*The task*. From the listing below, extract every line in which the word "empty" appears.

--- begin ---

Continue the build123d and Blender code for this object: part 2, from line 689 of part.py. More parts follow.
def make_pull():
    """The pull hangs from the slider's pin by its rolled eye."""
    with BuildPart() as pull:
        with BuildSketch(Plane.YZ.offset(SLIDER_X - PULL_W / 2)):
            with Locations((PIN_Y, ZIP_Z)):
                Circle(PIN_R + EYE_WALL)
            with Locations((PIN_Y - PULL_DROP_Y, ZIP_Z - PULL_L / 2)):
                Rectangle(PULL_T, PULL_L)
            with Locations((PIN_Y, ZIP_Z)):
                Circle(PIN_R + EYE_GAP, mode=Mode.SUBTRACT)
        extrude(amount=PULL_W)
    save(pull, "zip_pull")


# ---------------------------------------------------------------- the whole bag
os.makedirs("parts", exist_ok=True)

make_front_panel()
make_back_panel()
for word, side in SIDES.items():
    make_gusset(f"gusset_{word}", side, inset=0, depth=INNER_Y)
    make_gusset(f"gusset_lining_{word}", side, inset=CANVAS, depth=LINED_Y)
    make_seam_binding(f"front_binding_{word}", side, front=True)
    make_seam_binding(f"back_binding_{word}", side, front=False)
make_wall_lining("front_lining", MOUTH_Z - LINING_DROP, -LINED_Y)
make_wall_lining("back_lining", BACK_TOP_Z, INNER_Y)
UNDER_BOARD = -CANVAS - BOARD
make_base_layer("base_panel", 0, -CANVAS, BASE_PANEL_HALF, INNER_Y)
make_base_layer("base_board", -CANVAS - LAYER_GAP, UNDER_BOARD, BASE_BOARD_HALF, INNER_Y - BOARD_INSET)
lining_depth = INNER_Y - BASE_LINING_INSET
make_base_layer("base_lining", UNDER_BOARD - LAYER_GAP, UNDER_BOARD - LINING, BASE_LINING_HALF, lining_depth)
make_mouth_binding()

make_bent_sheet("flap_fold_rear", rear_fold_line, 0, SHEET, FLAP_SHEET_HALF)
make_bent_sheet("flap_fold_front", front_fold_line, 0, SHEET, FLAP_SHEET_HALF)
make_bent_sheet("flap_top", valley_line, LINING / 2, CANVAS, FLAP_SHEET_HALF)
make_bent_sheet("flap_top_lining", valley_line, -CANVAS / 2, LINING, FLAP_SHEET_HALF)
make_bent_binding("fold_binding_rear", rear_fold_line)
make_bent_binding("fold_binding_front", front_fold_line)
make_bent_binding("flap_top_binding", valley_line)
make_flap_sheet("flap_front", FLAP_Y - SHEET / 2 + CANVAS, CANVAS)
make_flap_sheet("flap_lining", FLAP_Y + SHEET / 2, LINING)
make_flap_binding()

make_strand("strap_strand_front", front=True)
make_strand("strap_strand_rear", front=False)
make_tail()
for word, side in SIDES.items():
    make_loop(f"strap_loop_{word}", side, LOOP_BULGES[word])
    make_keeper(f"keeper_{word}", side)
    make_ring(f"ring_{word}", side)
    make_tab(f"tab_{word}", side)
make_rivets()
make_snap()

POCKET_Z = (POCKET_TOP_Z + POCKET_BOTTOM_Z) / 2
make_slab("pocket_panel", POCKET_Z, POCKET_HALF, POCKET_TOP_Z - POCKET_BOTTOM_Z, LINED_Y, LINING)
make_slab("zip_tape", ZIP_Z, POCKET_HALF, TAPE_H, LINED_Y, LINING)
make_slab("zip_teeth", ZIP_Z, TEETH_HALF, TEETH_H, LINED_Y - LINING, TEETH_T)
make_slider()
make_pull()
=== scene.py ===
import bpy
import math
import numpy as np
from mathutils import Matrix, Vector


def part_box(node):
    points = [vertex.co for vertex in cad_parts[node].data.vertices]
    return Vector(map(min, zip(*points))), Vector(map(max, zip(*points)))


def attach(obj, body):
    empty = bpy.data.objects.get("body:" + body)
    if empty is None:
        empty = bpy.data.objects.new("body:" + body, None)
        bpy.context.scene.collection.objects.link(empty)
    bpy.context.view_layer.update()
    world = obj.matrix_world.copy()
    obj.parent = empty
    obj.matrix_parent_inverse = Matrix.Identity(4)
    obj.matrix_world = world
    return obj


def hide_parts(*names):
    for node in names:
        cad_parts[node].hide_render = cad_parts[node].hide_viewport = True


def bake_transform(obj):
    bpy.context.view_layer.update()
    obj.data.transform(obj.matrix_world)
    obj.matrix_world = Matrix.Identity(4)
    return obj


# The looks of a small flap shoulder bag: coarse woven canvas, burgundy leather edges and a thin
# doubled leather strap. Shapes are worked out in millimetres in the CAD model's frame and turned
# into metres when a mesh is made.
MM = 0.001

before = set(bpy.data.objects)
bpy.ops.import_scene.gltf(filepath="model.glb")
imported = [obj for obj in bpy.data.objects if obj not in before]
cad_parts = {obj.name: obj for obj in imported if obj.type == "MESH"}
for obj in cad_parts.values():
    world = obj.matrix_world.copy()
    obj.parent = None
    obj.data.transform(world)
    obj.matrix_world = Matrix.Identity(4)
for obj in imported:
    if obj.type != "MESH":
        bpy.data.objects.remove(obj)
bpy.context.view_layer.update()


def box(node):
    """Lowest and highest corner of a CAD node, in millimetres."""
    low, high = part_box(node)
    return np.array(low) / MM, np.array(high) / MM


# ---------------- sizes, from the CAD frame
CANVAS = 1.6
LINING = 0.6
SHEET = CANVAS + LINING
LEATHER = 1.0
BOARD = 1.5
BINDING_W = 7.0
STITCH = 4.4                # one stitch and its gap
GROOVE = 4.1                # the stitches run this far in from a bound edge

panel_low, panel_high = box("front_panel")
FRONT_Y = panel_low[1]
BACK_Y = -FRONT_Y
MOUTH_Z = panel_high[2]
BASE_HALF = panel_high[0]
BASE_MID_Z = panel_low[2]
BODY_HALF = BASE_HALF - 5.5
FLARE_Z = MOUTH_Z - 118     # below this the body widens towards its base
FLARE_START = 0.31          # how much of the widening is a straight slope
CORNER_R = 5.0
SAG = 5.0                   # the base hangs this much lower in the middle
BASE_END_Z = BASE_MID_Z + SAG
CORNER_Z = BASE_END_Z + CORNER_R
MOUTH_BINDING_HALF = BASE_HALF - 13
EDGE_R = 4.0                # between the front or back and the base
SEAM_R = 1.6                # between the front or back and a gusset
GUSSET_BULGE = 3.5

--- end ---
--- begin ---

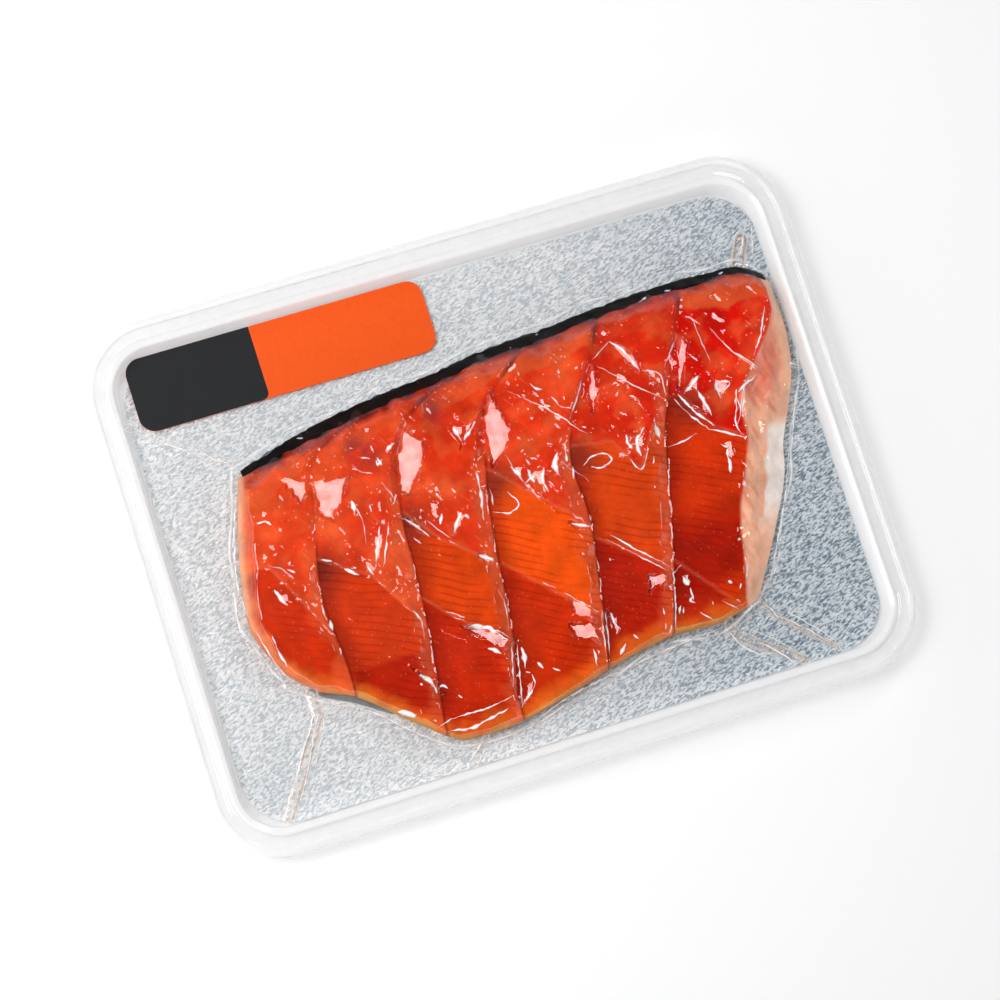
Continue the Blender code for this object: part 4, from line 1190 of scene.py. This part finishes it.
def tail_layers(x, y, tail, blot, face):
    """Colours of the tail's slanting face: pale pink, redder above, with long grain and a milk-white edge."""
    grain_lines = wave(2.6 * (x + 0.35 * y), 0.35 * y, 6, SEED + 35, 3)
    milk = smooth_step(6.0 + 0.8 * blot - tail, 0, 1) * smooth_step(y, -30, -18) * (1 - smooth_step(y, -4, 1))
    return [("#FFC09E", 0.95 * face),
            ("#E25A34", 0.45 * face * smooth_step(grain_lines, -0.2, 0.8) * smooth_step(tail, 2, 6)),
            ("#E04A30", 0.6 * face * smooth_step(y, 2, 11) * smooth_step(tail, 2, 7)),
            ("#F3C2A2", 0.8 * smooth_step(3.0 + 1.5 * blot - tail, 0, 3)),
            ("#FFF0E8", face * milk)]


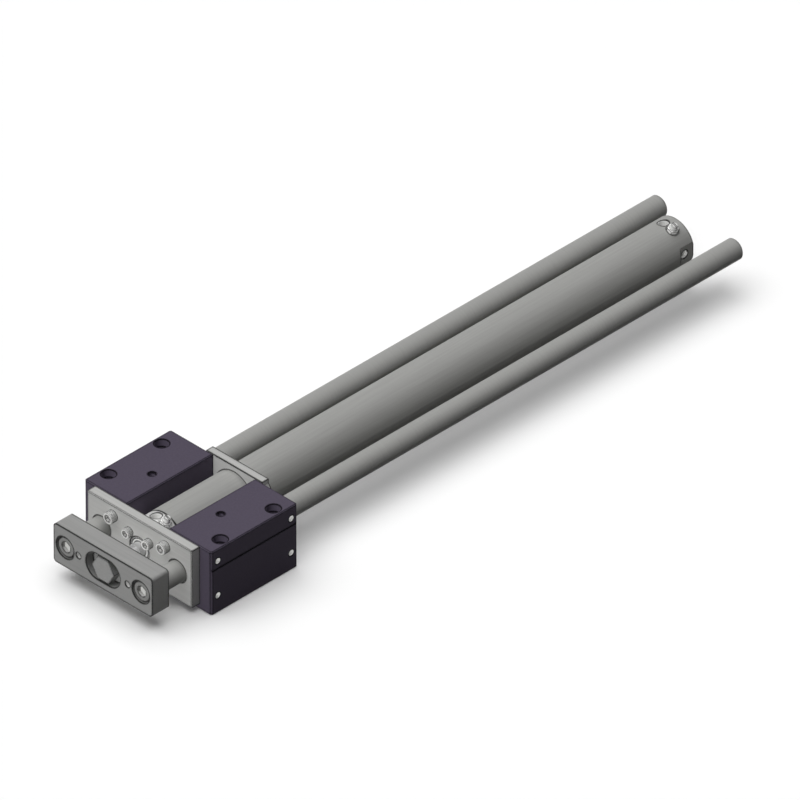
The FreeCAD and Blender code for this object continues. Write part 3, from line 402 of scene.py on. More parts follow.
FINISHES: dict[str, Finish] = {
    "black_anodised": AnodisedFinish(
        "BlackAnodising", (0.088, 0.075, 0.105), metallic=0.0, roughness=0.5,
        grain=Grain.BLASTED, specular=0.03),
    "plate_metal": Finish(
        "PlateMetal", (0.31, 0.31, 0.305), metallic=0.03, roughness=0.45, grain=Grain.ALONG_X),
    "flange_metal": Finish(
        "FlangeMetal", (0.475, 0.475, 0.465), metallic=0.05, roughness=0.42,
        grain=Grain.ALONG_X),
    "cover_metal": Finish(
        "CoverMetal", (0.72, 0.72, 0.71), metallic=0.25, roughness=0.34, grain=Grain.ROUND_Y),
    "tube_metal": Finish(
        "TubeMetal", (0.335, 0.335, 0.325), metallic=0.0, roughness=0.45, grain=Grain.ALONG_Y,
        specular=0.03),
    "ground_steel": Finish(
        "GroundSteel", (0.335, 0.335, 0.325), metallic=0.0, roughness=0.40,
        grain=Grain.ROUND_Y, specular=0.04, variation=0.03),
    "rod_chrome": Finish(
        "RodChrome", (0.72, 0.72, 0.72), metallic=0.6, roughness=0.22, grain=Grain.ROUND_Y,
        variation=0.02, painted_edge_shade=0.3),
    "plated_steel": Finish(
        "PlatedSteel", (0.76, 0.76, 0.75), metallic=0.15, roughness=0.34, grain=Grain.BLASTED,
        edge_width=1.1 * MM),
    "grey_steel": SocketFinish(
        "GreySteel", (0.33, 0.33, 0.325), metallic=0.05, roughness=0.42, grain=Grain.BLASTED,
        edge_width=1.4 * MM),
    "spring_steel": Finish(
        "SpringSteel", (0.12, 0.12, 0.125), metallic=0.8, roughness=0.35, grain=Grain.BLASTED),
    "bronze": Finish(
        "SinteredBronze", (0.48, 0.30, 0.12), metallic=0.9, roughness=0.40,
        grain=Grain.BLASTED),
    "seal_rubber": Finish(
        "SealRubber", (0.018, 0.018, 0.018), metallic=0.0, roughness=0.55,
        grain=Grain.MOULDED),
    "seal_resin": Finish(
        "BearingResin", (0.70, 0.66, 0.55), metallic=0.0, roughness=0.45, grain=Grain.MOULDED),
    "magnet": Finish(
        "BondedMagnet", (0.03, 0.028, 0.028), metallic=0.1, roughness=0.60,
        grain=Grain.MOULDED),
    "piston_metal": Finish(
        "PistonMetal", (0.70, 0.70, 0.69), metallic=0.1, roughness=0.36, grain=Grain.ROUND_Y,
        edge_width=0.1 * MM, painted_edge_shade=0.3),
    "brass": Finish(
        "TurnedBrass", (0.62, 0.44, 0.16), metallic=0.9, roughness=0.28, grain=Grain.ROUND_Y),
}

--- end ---

*Task output*.
    empty = bpy.data.objects.get("body:" + body)
    if empty is None:
        empty = bpy.data.objects.new("body:" + body, None)
        bpy.context.scene.collection.objects.link(empty)
    obj.parent = empty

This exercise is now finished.